Musk's recent outbursts have not helped sooth those doubters but it is worth remembering that what Tesla have already achieved in the automotive industry suggests that they shouldn't be written off too easily.
"The auto industry is a capital intensive endeavor and in order to be a player in auto, just to get into the game, it's very, very rare that new companies come in. To do something at scale is even more difficult," Munster said.
Yet Tesla have, if not quite doing that, come extremely close and may yet achieve it on a long-term basis. And while their costs currently outweigh what they are taking in due to the production speed issues, they recently had well over 400,000 orders on their books, although some reports suggest the continuing uncertainty over production has led to large volumes of cancellations.
Before the dawn
Munster, whose company has done extensive research on trends in artificial intelligence and robotics, two key platforms of Tesla's operation, believes claims made about the company's viability have been exaggerated. "There is a probability that they won't make it, but I would put that at 5 percent that they won't and 95 percent that they will."
He believes that something that has been lost amid Musk's recent volley of tweets is the fact that Tesla is ultimately trying to do something good — to build environmentally sustainable cars with high levels of drivability for a mass market.
As well as that, should Tesla do enough to weather their current cash storm — and steady their stumbling share price — the future may well yet belong to them.

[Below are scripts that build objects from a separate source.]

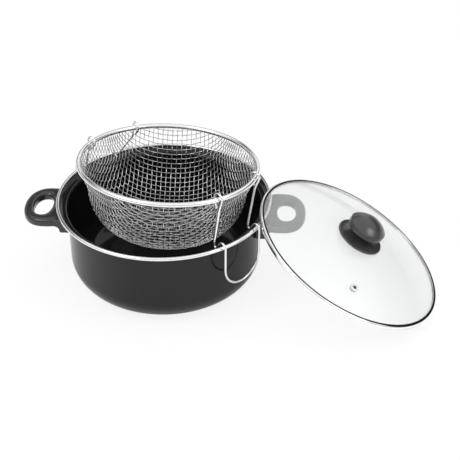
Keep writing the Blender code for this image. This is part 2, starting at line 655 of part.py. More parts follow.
def bowl_net():
    """Crossings of a quarter of the grid, draped over the bowl like the square weave it stands for."""
    limit = BOWL_LENGTHS[-1] + 2 * BOWL_PITCH
    count = int(limit / BOWL_PITCH) + 1
    net = {(0, 0): (0.0, 0.0)}
    for i in range(1, count + 1):
        net[i, 0], net[0, i] = (i * BOWL_PITCH, 0.0), (0.0, i * BOWL_PITCH)
    for i in range(1, count + 1):
        for j in range(1, count + 1):
            around = [net.get(key) for key in ((i - 1, j), (i, j - 1), (i - 1, j - 1))]
            if None not in around and min(hypot(*around[0]), hypot(*around[1])) < limit:
                net[i, j] = crossing(*around)
    return net


def inside(cell, limit):
    """The part of a cell that lies below the bowl's plain edge."""
    kept = []
    for spot, after in zip(cell, cell[1:] + cell[:1]):
        near, far = hypot(*spot), hypot(*after)
        if near <= limit:
            kept.append(spot)
        if (near - limit) * (far - limit) < 0:
            share = (limit - near) / (far - near)
            cut = [p + share * (q - p) for p, q in zip(spot, after)]
            kept.append(tuple(c * limit / hypot(*cut) for c in cut))
    return kept


def cell_area(cell):
    return abs(sum(a[0] * b[1] - a[1] * b[0] for a, b in zip(cell, cell[1:] + cell[:1]))) / 2


def notch_boxes():
    """Where the bowl is notched for the bails' eyes: the way along the rim, half width and depth."""
    wide, deep = 4 * WIRE_RADIUS, EYE_TAIL + 2 * WIRE_RADIUS
    for azimuth in (RIGHT_EYES_AZIMUTH, LEFT_EYES_AZIMUTH):
        for side in (-1, 1):
            yield azimuth + side * EYE_SPREAD, wide, deep


def by_notch(cell):
    """Whether a cell lies so near a notch that it has to stay closed."""
    for along, wide, deep in notch_boxes():
        out, across = Vector((cos(along), sin(along), 0)), Vector((-sin(along), cos(along), 0))
        places = [on_bowl(spot) for spot in cell]
        sides = [place.dot(across) for place in places]
        if (min(sides) < wide and max(sides) > -wide and max(place.dot(out) for place in places) > 0
                and max(place.z for place in places) > -deep - BOWL_PITCH * BOWL_BAR_SHARE):
            return True
    return False


def net_cells(limit):
    """The cells of all four quarters, cut off where the bowl's plain edge begins."""
    quarter = bowl_net()
    reach = max(i for i, _ in quarter)

    def crossing_at(i, j):
        spot = quarter.get((abs(i), abs(j)))
        return spot and (copysign(spot[0], i), copysign(spot[1], j))

    for i in range(-reach, reach):
        for j in range(-reach, reach):
            cell = [crossing_at(*key) for key in ((i, j), (i + 1, j), (i + 1, j + 1), (i, j + 1))]
            cell = [] if None in cell else inside(cell, limit)
            if len(cell) > 2:
                yield cell


def bowl_mesh(name):
    """The bowl as one perforated sheet: every cell of the net is a frame round its opening."""
    bm = bmesh.new()
    half = BOWL_SHELL / 2
    limit = BOWL_LENGTHS[-1] - BOWL_BAND

    def face(*corners):
        bm.faces.new([bm.verts.new(corner) for corner in corners])

    for cell in net_cells(limit):
        middle = [sum(along) / len(cell) for along in zip(*cell)]
        hole = [tuple(m + (c - m) * (1 - BOWL_BAR_SHARE) for m, c in zip(middle, spot)) for spot in cell]
        open_cell = cell_area(cell) > CLOSED_CELL_SHARE * BOWL_PITCH ** 2 and not by_notch(cell)
        sides = []
        for lift in (-half, half):
            ring, rim = ([on_bowl(spot, lift) for spot in spots] for spots in (cell, hole))
            for k in range(len(cell)):
                if open_cell:
                    face(ring[k - 1], ring[k], rim[k], rim[k - 1])
                else:
                    face(ring[k - 1], ring[k], on_bowl(middle, lift))
            sides.append(rim)
        if open_cell:
            for k in range(len(cell)):
                face(sides[0][k - 1], sides[0][k], sides[1][k], sides[1][k - 1])
    bmesh.ops.remove_doubles(bm, verts=bm.verts, dist=MERGE)
    tops = {}
    for edge in [e for e in bm.edges if e.is_boundary]:
        ends = []
        for vert in edge.verts:
            if vert not in tops:
                turn = atan2(vert.co.y, vert.co.x)
                lift = copysign(half, vert.co.xy.length - on_line(limit)[0])
                spot = (BOWL_LENGTHS[-1] * cos(turn), BOWL_LENGTHS[-1] * sin(turn))
                tops[vert] = bm.verts.new(on_bowl(spot, lift))
            ends.append(tops[vert])
        bm.faces.new((edge.verts[0], edge.verts[1], ends[1], ends[0]))
    bmesh.ops.bridge_loops(bm, edges=[e for e in bm.edges if e.is_boundary])
    return mesh_object(name, bm)


def make_basket(parent):
    """The woven bowl as a perforated sheet, notched where each eye goes round the rim tube."""
    bowl = bowl_mesh("basket_mesh")
    for along, wide, deep in notch_boxes():
        low = (bowl_radius(-deep) - 2 * WIRE_RADIUS, -wide, -deep)
        notch = cutter(block("notch_%d" % round(degrees(along)), low,
                             (BASKET_RADIUS + TUBE_RADIUS + OVERRUN, wide, OVERRUN)), parent)
        notch.rotation_euler.z = along
        boolean(bowl, notch, "DIFFERENCE")
    finish(bowl, STEEL, parent)
    tube = arc((BASKET_RADIUS, 0), TUBE_RADIUS, 0, 2 * pi, 10)[:-1]
    finish(turned("basket_rim", tube, RING_STEPS), STEEL, parent)


def hook_points(azimuth, side):
    """The step hook over the rim, from the foot of the inner leg to the outer leg."""
    half = HOOK_SPAN / 2
    out = Vector((cos(azimuth), sin(azimuth), 0))
    across = Vector((-sin(azimuth), cos(azimuth), 0)) * half * side
    outer = sqrt(RIM_RADIUS ** 2 - half ** 2) + HOOK_OFFSET + WIRE_RADIUS
    crest = (outer - CREST_BEND, POT_HEIGHT + CREST_RISE - CREST_BEND)
    over = arc(crest, CREST_BEND, pi / 2 + HOOK_SLOPE, 0, BEND_STEPS)
    low = LEDGE_Z + GAP + WIRE_RADIUS
    turn = HOOK_SLOPE - pi / 2
    rise = over[0][1] - (low + CURL_BEND + CURL_BEND * sin(turn))
    middle = over[0][0] - rise / tan(HOOK_SLOPE) - CURL_BEND * cos(turn)
    under = arc((middle, low + CURL_BEND), CURL_BEND, -pi, turn, BEND_STEPS)
    line = [(middle - CURL_BEND, low + CURL_BEND + HOOK_RUN)] + under + over
    return [out * d + across + Vector((0, 0, z)) for d, z in line]


def eye_points(eye, tangent, foot, side):
    """The teardrop eye round the rim tube, from the wire's free end to where the leg leaves it."""
    up = eye - foot
    up = (up - up.project(tangent)).normalized()
    out = tangent.cross(up).normalized()
    if out.dot(Vector((eye.x, eye.y, 0))) < 0:
        out = -out
    half_angle = asin((TUBE_RADIUS + WIRE_RADIUS + EYE_CLEARANCE) / EYE_TAIL)
    radius = (EYE_TAIL + EYE_LIFT) * sin(half_angle)
    apex = eye - up * EYE_TAIL
    middle = eye + up * EYE_LIFT
    shift = tangent * side * (2 * WIRE_RADIUS + GAP)
    turns = [pi + half_angle - (pi + 2 * half_angle) * i / (2 * BEND_STEPS) for i in range(2 * BEND_STEPS + 1)]
    bow = [middle + out * radius * cos(a) + up * radius * sin(a) for a in turns]
    end = bow[0].lerp(apex, EYE_END_SHARE)
    path = [end] + bow
    steps = len(path) - 1
    path = [point + shift * (1 - i / steps) for i, point in enumerate(path)]
    return path + [apex.lerp(bow[-1], 0.12), apex - up * WIRE_RADIUS]


def bail_side(eyes_azimuth, hooks_azimuth, side):
    azimuth = eyes_azimuth + side * EYE_SPREAD
    eye = rim_point(azimuth)
    tangent = (BASKET_TURN @ Vector((-sin(azimuth), cos(azimuth), 0))).normalized()
    hook = hook_points(hooks_azimuth, side)
    return eye, eye_points(eye, tangent, hook[0], side) + hook


def loop_points(azimuth):
    """The outer loop that hangs outside the wall: a half circle between the two hooks."""
    half = HOOK_SPAN / 2
    out = Vector((cos(azimuth), sin(azimuth), 0))
    across = Vector((-sin(azimuth), cos(azimuth), 0))
    outer = sqrt(RIM_RADIUS ** 2 - half ** 2) + HOOK_OFFSET + WIRE_RADIUS
    bow = arc((0, POT_HEIGHT - LOOP_BOTTOM + half), half, -pi, 0, 3 * BEND_STEPS)
    return [out * outer + across * t + Vector((0, 0, z)) for t, z in bow]


def make_bail(name, eyes_azimuth, hooks_azimuth, parent):
    """One wire from eye to eye; its origin is half-way along the line that it swings about."""
    first_eye, first = bail_side(eyes_azimuth, hooks_azimuth, -1)
    second_eye, second = bail_side(eyes_azimuth, hooks_azimuth, 1)
    path = first + loop_points(hooks_azimuth) + second[::-1]
    origin = (first_eye + second_eye) / 2
    curve = bpy.data.curves.new(name, "CURVE")
    curve.dimensions = "3D"
    curve.bevel_depth = WIRE_RADIUS
    curve.bevel_resolution = 2
    curve.use_fill_caps = True
    spline = curve.splines.new("POLY")
    spline.points.add(len(path) - 1)
    for point, place in zip(spline.points, path):
        point.co = (*(place - origin), 1)
    bail = add_object(name, curve)
    bail.location = origin
    return finish(bail, CHROME, parent)


pot_frame = frame("pot_frame", (0, 0, 0))
make_pot(pot_frame)
make_bead(pot_frame)
for side, turn in (("right", 0), ("left", pi)):
    handle_frame = frame("handle_frame_" + side, (0, 0, 0), Matrix.Rotation(HANDLE_AZIMUTH + turn, 4, "Z"))
    make_handle(side, handle_frame)

lid_frame = frame("lid_frame", (0, 0, 0))
lid_frame.matrix_world = lid_place()
make_glass(lid_frame)
make_lid_ring(lid_frame)
make_vent(lid_frame)
make_knob(lid_frame)

basket_frame = frame("basket_frame", BASKET_PLACE, BASKET_TURN)
make_basket(basket_frame)
bail_frame = frame("bail_frame", (0, 0, 0))
make_bail("bail_right", RIGHT_EYES_AZIMUTH, RIGHT_HOOKS_AZIMUTH, bail_frame)
make_bail("bail_left", LEFT_EYES_AZIMUTH, LEFT_HOOKS_AZIMUTH, bail_frame)
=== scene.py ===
# %% [markdown]
# # A frying pot, a raised wire basket and a leaning glass lid
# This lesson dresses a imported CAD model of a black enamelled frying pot. The CAD model is the frame:
# it says where each body is and how it moves. Here we make the surfaces that the eye sees, finer than
# the CAD's flat facets, and give each one a procedural finish. The first cell loads the frame.

# %% Load the frame
import bmesh
import bpy
from bisect import bisect_right
from math import acos, asin, atan2, ceil, cos, degrees, hypot, pi, radians, sin, sqrt, tan
from mathutils import Matrix, Vector


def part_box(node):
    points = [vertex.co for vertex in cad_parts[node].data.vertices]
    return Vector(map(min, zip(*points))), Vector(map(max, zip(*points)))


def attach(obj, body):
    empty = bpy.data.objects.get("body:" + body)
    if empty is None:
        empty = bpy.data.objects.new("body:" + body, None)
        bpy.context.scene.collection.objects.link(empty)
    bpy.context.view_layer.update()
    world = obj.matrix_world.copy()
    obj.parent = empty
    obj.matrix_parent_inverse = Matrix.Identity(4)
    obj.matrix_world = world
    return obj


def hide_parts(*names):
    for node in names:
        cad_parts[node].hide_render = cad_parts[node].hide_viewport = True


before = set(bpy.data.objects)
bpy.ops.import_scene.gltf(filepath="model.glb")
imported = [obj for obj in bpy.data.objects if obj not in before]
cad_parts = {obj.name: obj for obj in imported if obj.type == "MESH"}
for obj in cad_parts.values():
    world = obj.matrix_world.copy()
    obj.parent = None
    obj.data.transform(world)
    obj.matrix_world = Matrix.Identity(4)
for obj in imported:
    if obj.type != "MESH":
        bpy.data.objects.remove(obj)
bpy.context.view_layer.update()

# %% [markdown]
# ## Camera
# The photograph was taken from about 1.3 m away, looking down by 34 degrees. A long lens keeps the rim's
# ellipse calm. The camera's place was found by fitting the rim, the wall, the basket's rim and the lid's
# ring, so the render and the photograph can be laid over each other.

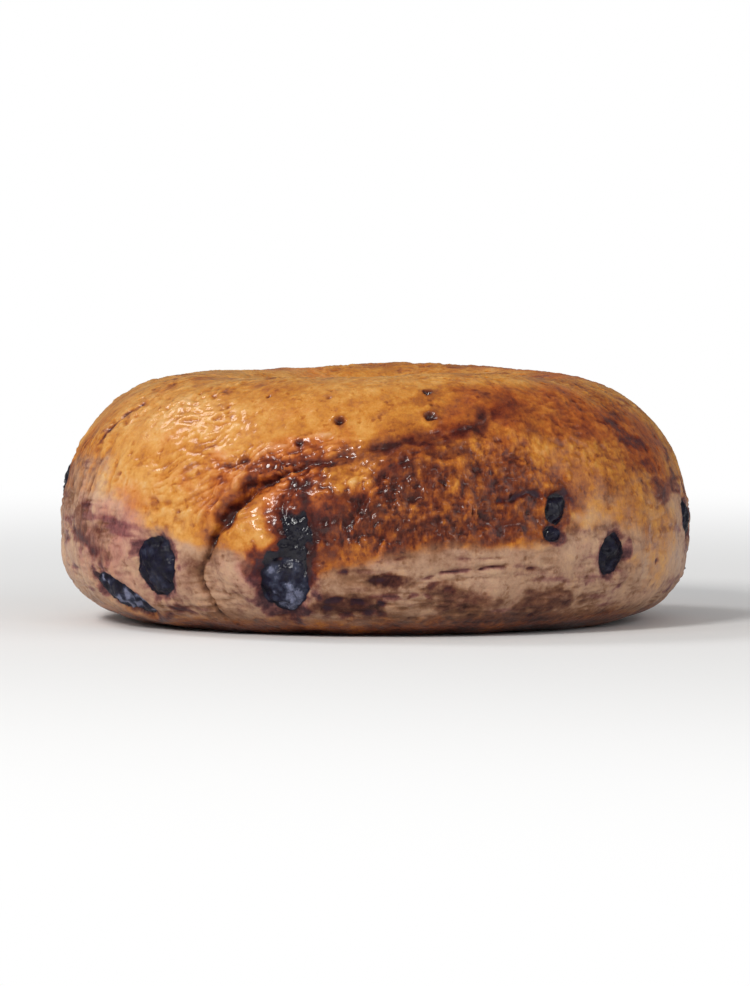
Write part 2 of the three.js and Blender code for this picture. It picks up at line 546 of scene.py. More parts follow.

They have built up a currently unrivalled knowledge base on electric vehicles, a potentially major advantage given the major global shift towards electric vehicles, accelerated since the outrage of Dieselgate.
"The other piece that gets missed in this is that it is such a big trend that is in front of Tesla — such a powerful opportunity — that even if they had cash needs that are unexpected, I am confident that investors would step up and give them the proper money to stay in business if it comes to that," said Munster.
The stresses are likely to continue for Musk and Tesla into the foreseeable future, given the legitimate questions they must answer about their ability to stay in business.
Yet given the equally legitimate reasons to believe in the company's prospects of a bright future in a rapidly changing industry, betting against them at this point is a move that ought to be doubted too.